During the reconsideration investigation, the Department determined that the subject workers are an integral part of ink and printer cartridge production and are not separately identifiable by product line. However, because the Department was repeatedly informed by the subject firm that neither the subject facility nor Lexmark produced ink or cartridges domestically during the relevant period, the Department determined that the subject workers are not employed by a company covered by the statute and, therefore, are not eligible to apply for TAA because the subject workers were not employed by a firm (or an appropriate subdivision) which produced an article domestically during the relevant period.
The Department's Notice of Negative Determination on Reconsideration applicable to the subject facility was issued on July 19, 2006. The Department's Notice of determination was published in the Federal Register on July 31, 2006.
On September 19, 2006, the Plaintiff filed a complaint with the USCIT. In the complaint, the Plaintiff alleged that the Department's determination was based on the erroneous finding that “Lexmark did not produce ink or cartridges domestically during the twelve-month period prior to the petition date.”
After careful review of the Plaintiff's complaint and the administrative record, prepared in response to the complaint, the Department filed a motion for voluntary remand.
On December 8, 2006, the USCIT granted the Department's motion for voluntary remand to conduct further investigation and to make a redetermination regarding the Plaintiffs' eligibility to apply for worker adjustment assistance (TAA and ATAA).
In order to make an affirmative determination and issue a certification of eligibility to apply for TAA, the group eligibility requirements in either paragraph (a)(2)(A) or (a)(2)(B) of Section 222 of the Trade Act must be met. It is determined in this case that the requirements of (a)(2)(B) of Section 222 have been met.
During the remand investigation, the Department reviewed the administrative record, contacted Plaintiff's counsel, Start Printed Page 6603and requested additional information and clarification from Lexmark.
During the remand investigation, the Department obtained new information which revealed that, contrary to information previously-submitted by Lexmark, the subject facility produced ink and that the subject firm shifted ink production from the subject facility to existing foreign inkjet cartridge production facilities, including facilities in Mexico, during the relevant period, and that a significant proportion of the workforce at the subject facility was separated.
In accordance with Section 246 the Trade Act of 1974 (26 U.S.C. 2813), as amended, the Department herein presents the results of its investigation regarding certification of eligibility to apply for ATAA for older workers. In order for the Department to issue a certification of eligibility to apply for ATAA, the group eligibility requirements of Section 246 of the Trade Act must be met.
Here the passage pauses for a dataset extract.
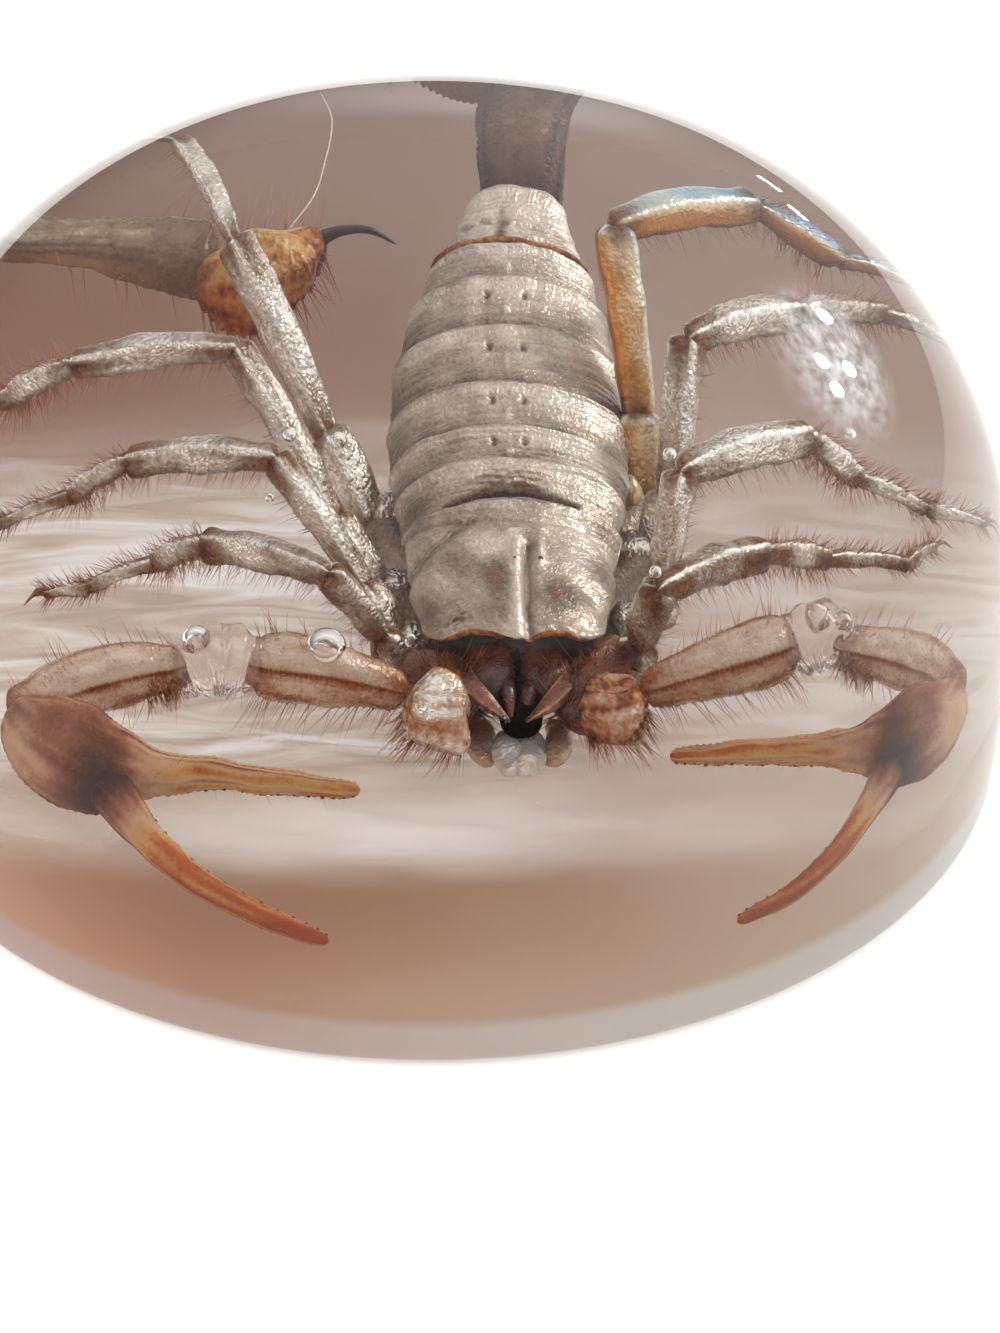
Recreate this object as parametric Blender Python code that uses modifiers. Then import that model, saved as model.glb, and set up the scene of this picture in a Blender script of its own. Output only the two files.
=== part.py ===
"""A clear cast resin dome, the solid block of a specimen paperweight: crown, short wall and flat base in one piece."""

from math import cos, pi, sin

import bmesh
import bpy

# Driving dimensions, in metres. The base is centred on the origin and lies on Z = 0.
BASE_DIAMETER = 0.050
HEIGHT = 0.0265
WALL_HEIGHT = 0.0030      # the upright wall that the rim of the mould leaves under the crown
EDGE_ROUND = 0.0004       # the polished corner between the wall and the flat base
CROWN_POWER = 2.3         # 2 would be an ellipse; a little more makes the shoulder fuller

# How finely the faceted solid is cut.
CROWN_STEPS = 22
EDGE_STEPS = 4
TURN_STEPS = 96
WELD = 0.00001

RESIN_COLOUR = (0.62, 0.52, 0.43, 1.0)
RESIN_ROUGHNESS = 0.03
RESIN_IOR = 1.55


def clear_scene():
    for thing in list(bpy.data.objects):
        bpy.data.objects.remove(thing, do_unlink=True)


def cast_resin():
    """Clear resin: a see-through dielectric with a warm tint."""
    material = bpy.data.materials.new("cast_clear_resin")
    material.use_nodes = True
    surface = material.node_tree.nodes["Principled BSDF"]
    surface.inputs["Base Color"].default_value = RESIN_COLOUR
    surface.inputs["Metallic"].default_value = 0.0
    surface.inputs["Roughness"].default_value = RESIN_ROUGHNESS
    surface.inputs["IOR"].default_value = RESIN_IOR
    surface.inputs["Transmission Weight"].default_value = 1.0
    return material


def crown_profile():
    """Half of a superellipse, from its top on the axis down to the head of the wall, as (radius, height)."""
    radius = BASE_DIAMETER / 2
    rise = HEIGHT - WALL_HEIGHT
    points = []
    for step in range(CROWN_STEPS + 1):
        angle = pi / 2 * (1 - step / CROWN_STEPS)
        across = max(cos(angle), 0.0) ** (2 / CROWN_POWER)
        up = sin(angle) ** (2 / CROWN_POWER)
        points.append((radius * across if step else 0.0, WALL_HEIGHT + rise * up))
    return points


def edge_profile():
    """A quarter circle from the foot of the wall to the flat base, then the centre of the base."""
    centre = BASE_DIAMETER / 2 - EDGE_ROUND
    points = []
    for step in range(EDGE_STEPS + 1):
        angle = pi / 2 * step / EDGE_STEPS
        points.append((centre + EDGE_ROUND * cos(angle), EDGE_ROUND * (1 - sin(angle))))
    return points + [(0.0, 0.0)]


def turned(name, profile, material, collection):
    """A solid of revolution about Z, from a profile that runs down its outer side."""
    mesh = bpy.data.meshes.new(name)
    outline = bmesh.new()
    corners = [outline.verts.new((radius, 0.0, height)) for radius, height in profile]
    for upper, lower in zip(corners, corners[1:]):
        outline.edges.new((upper, lower))
    outline.to_mesh(mesh)
    outline.free()
    mesh.materials.append(material)
    solid = bpy.data.objects.new(name, mesh)
    collection.objects.link(solid)
    turn = solid.modifiers.new("turn", "SCREW")
    turn.axis = "Z"
    turn.angle = 2 * pi
    turn.steps = TURN_STEPS
    turn.render_steps = TURN_STEPS
    turn.use_smooth_shade = True
    turn.use_merge_vertices = True
    turn.merge_threshold = WELD
    return solid


clear_scene()
block = bpy.data.collections.new("scorpion_in_resin_dome")
bpy.context.scene.collection.children.link(block)
turned("resin_dome", crown_profile() + edge_profile(), cast_resin(), block)
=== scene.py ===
# %% [markdown]
# # A scorpion cast in a clear resin dome
# The object is a paperweight: a tall round dome of clear casting resin, 50 mm across, with a real
# pale scorpion sealed in it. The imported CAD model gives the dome, and everything inside it is made
# here as surfaces worked out with numpy. All measures below are in millimetres and are turned to
# metres in one place. The specimen faces the front, -Y, and "left" is -X, as a viewer in front sees it.

# %% The frame
import math

import bpy
import numpy as np
from mathutils import Matrix, Vector


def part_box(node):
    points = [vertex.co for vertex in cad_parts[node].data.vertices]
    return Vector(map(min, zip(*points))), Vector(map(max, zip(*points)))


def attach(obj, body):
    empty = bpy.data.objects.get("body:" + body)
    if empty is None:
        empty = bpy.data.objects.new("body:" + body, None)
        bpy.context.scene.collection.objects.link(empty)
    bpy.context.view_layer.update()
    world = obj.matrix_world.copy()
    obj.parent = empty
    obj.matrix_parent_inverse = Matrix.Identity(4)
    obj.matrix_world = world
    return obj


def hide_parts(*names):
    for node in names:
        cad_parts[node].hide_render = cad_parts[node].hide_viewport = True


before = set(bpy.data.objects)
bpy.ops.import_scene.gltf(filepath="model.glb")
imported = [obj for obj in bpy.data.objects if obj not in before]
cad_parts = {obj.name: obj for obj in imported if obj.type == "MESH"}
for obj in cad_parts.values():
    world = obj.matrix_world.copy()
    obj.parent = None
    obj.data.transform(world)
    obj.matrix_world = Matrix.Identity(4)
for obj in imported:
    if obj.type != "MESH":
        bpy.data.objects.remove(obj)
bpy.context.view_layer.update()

MM = 0.001
dome_low, dome_high = (np.array(corner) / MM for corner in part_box("resin_dome"))
RADIUS = (dome_high[0] - dome_low[0]) / 2
HEIGHT = dome_high[2]
print("dome radius", round(RADIUS, 2), "mm, height", round(HEIGHT, 2), "mm")

# %% [markdown]
# ## The camera
# The photograph looks down at the dome from the front, about 30 degrees above the table and close
# enough that the dome fills the frame. The aim point and the small roll come from fitting the
# dome's base circle and its top to the photograph.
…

The Department has determined in the case at hand that the requirements of Section 246 have been met.
A significant number of workers at the firm are age 50 or over and possess skills that are not easily transferable. Competitive conditions within the industry are adverse.
After careful review of the facts generated through the remand investigation, I determine that a shift of production to Mexico of articles like or directly competitive with ink produced at the subject facility contributed to the total or partial separation of a significant number or proportion of workers at the subject facility. In accordance with the provisions of the Act, I make the following certification:
All workers of Lexmark International, Inc., Supply Chain Workforce, Printing Solutions and Services Division, Lexington, Kentucky, who became totally or partially separated from employment on or after February 7, 2005, through two years from the issuance of this revised determination, are eligible to apply for Trade Adjustment Assistance under Section 223 of the Trade Act of 1974, and are eligible to apply for Alternative Trade Adjustment Assistance under Section 246 of the Trade Act of 1974, as amended.Start Signature
Signed at Washington, DC this 5th day of February 2007.
Elliott S. Kushner,
Certifying Officer, Division of Trade Adjustment Assistance.